La diplomazia secondo Donald Trump continua a passare per i messaggi su Twitter. Ed è in 140 caratteri che, sull’onda delle tensioni nella penisola coreana dopo il sesto test atomico condotto dal regime di Pyongyang, il tycoon ha annunciato di voler consentire a Corea del Sud e Giappone l’acquisto di ulteriore equipaggiamento militare statunitense, altamente sofisticato.

Il cinguettio presidenziale ha confermato quanto fatto sapere già nella notte di lunedì, quando la Casa Bianca spiegava di aver garantito al presidente sudcoreano Moon Jae-in l’opportunità di acquistare armi per «molti miliardi di dollari».

Una notizia capace di mettere in fibrillazione l’industria bellica a stelle e strisce, tanto più che da Seul fanno sapere di aver trovato un’intesa con Washington per aumentare le capacità di carico dei missili balistici in dotazione ai sudcoreani, così da poter rispondere con più efficienza qualora la crisi dovesse precipitare in un conflitto aperto.

Secondo indiscrezioni riportate dall’Asia Business Daily, basate però su fonti anonime, i nordcoreani potrebbero condurre presto un nuovo test balistico intercontinentale. Ci sarebbero state manovre per spostare un missile verso la costa occidentale. Mentre Kim Jong-Un promette nuovi «pacchi regalo» per ritorsione contro ulteriori sanzioni.

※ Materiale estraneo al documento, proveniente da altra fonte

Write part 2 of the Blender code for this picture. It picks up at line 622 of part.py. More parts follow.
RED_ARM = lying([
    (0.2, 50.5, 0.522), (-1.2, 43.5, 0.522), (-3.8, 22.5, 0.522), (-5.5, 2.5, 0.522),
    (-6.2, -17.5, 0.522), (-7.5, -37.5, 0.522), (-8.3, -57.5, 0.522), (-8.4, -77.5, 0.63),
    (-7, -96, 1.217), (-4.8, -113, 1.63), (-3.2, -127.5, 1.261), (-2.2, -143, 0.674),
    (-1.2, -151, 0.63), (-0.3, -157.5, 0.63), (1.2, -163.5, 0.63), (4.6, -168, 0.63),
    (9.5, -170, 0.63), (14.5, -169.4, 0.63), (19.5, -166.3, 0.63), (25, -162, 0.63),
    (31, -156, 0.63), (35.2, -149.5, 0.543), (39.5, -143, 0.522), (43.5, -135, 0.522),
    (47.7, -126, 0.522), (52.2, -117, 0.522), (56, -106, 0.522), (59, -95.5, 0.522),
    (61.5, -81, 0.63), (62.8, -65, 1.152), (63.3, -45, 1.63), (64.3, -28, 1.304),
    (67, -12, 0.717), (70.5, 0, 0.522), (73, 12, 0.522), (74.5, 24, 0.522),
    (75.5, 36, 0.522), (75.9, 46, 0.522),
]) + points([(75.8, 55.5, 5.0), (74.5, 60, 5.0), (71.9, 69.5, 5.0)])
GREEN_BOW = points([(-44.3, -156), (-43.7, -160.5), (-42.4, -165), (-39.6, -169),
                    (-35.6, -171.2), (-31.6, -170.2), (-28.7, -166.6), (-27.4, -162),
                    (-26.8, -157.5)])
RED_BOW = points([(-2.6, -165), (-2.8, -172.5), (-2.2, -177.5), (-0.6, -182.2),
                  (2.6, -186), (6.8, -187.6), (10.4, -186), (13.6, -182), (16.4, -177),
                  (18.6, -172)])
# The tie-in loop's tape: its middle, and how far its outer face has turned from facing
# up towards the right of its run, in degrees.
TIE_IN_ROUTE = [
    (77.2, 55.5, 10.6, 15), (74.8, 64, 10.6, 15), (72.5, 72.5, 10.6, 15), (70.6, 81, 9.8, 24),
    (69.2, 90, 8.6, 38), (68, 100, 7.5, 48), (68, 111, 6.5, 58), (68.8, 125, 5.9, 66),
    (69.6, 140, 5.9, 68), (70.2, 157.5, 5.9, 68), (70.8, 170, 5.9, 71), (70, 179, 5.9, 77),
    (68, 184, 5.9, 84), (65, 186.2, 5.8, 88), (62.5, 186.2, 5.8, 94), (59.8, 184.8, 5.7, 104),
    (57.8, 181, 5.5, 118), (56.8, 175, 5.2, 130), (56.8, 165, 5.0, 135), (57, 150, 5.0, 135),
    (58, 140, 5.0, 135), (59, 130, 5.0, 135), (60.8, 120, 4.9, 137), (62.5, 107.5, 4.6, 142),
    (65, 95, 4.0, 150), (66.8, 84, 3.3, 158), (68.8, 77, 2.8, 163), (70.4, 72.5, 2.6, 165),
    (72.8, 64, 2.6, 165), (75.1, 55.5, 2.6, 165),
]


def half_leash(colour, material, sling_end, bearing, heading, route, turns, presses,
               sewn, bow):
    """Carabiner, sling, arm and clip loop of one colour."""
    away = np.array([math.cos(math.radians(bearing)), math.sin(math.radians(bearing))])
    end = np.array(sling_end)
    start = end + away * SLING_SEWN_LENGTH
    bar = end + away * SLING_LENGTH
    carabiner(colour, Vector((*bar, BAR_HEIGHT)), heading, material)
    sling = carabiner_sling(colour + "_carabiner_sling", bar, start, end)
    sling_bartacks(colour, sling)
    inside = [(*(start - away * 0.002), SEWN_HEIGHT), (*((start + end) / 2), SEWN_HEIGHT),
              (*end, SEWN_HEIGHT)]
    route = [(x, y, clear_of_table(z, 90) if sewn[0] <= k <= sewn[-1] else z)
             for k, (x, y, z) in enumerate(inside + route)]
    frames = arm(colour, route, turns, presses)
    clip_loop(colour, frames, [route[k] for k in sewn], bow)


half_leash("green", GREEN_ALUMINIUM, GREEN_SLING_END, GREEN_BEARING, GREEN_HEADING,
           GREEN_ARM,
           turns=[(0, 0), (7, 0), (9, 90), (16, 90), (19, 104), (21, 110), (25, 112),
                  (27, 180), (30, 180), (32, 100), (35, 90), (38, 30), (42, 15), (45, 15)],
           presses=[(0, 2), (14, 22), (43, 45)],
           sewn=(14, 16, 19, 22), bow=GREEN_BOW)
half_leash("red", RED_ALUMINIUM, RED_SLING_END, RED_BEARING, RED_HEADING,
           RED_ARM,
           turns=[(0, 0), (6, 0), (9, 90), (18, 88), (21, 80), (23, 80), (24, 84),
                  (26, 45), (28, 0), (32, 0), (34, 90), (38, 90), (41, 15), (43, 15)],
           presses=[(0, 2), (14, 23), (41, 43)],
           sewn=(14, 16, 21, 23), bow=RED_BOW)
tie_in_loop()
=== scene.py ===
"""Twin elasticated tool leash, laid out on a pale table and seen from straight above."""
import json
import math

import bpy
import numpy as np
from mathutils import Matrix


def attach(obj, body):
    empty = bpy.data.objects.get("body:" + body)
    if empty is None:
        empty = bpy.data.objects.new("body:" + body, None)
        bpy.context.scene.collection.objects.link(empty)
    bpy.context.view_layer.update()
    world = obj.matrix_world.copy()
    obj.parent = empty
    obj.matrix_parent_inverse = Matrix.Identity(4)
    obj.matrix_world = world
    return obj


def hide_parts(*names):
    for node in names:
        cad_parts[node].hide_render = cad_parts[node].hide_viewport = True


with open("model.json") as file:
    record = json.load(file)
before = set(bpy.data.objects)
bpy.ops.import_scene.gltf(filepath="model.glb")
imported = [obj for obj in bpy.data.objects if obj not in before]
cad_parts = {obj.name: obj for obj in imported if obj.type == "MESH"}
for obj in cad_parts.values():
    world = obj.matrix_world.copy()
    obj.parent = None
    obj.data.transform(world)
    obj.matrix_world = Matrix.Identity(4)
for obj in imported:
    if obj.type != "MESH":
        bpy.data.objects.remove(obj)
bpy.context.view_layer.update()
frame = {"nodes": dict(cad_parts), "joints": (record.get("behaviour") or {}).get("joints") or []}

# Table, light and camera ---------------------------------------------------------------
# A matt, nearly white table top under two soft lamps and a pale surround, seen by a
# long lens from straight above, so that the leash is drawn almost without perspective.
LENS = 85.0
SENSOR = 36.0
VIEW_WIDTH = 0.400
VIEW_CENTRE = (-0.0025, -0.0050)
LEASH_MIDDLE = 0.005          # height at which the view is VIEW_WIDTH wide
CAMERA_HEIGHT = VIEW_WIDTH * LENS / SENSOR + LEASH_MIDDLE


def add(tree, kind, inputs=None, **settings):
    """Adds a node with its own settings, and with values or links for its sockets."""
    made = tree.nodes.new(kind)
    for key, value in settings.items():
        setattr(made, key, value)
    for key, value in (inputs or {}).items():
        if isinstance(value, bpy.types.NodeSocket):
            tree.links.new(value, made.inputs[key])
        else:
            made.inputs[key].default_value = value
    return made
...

L’accordo bilaterale con gli Stati Uniti del 1979, rivisto nel 2012, consente ai sudcoreani di sviluppare missili con una gittata di 800 chilometri e un carico esplosivo di 500 chili. Per il momento Seul è intenzionata a rivedere soltanto la potenza, portandola fino a due tonnellate, così da poter colpire anche le strutture militari sotterranee del regime. La gittata, ammette un funzionario della Casa Blu citato dallo Joong Ang Ilbo, è sufficiente a colpire ovunque al Nord. Aumentarla incrinerebbe invece i rapporti con giapponesi e cinesi.

Stando a quando riferisce il Korea Herald, i militari sudcoreani starebbero lavorando alla nascita di un’unita speciale per colpire direttamente la leadership del Nord, incluso Kim. Come riferito dal ministro della Difesa Song Young-Moon ai parlamentari c’è anche una data: il 1 dicembre. Per allora la struttura speciale dovrebbe poter essere operativa.

Moon Jae-In sembra aver dismesso i panni della colomba. Un atteggiamento emerso dopo una serie di colloqui telefonici con Trump, Vladimir Putin, Shinzo Abe e Angela Merkel. Rientra in questa nuova prospettiva l’esortazione a tagliare le forniture di carburante al regime per ritorsione.

Il momento, è stato costretto ad ammettere, non è certo il migliore per tentare la via del dialogo con Kim Jong-Un e i suoi generali. Questo però non vuol dire respingere qualsiasi forma di contatto, ha chiarito con messaggio all’agenzia russa Tass. «La situazione è frustrante e difficile, ma il governo continua a perseguire una politica che, con pazienza e nel lungo periodo, porti pace e prosperità nella penisola» – ha aggiunto il presidente prima di partecipare all’Eastern Economic Forum di Vladivostock – «e non vogliamo far cadere il regime o cercare una riunificazione inglobando il Nord. Vogliamo costruire una sorta di comunità economica che possa contribuire allo sviluppo dell’estremo oriente russo».

Anche nelle sale operative delle grandi banche d’investimento la prospettiva di un conflitto aperto è presa con le pinze. In un report sui rischi nell’area del Pacifico, gli analisti di Ubs Wealth Management giudicano bassa l’ipotesi di una guerra e lo fanno per almeno due ragioni. La prima è l’effetto deterrente che sia gli Usa sia i nordcoreani possono mettere sul tavolo, il secondo è il ruolo di mediazione della Cina. Su queste basi ritengono sia più probabile il secondo dei tre scenari da loro presi in considerazione ossia un’ulteriore esasperazione della situazione, per via dell’inasprimento delle sanzioni contro il regime, destinata però a scemare abbastanza presto. Perdono terreno: la prospettiva di un mantenimento dello status quo o di un conflitto militare lampo.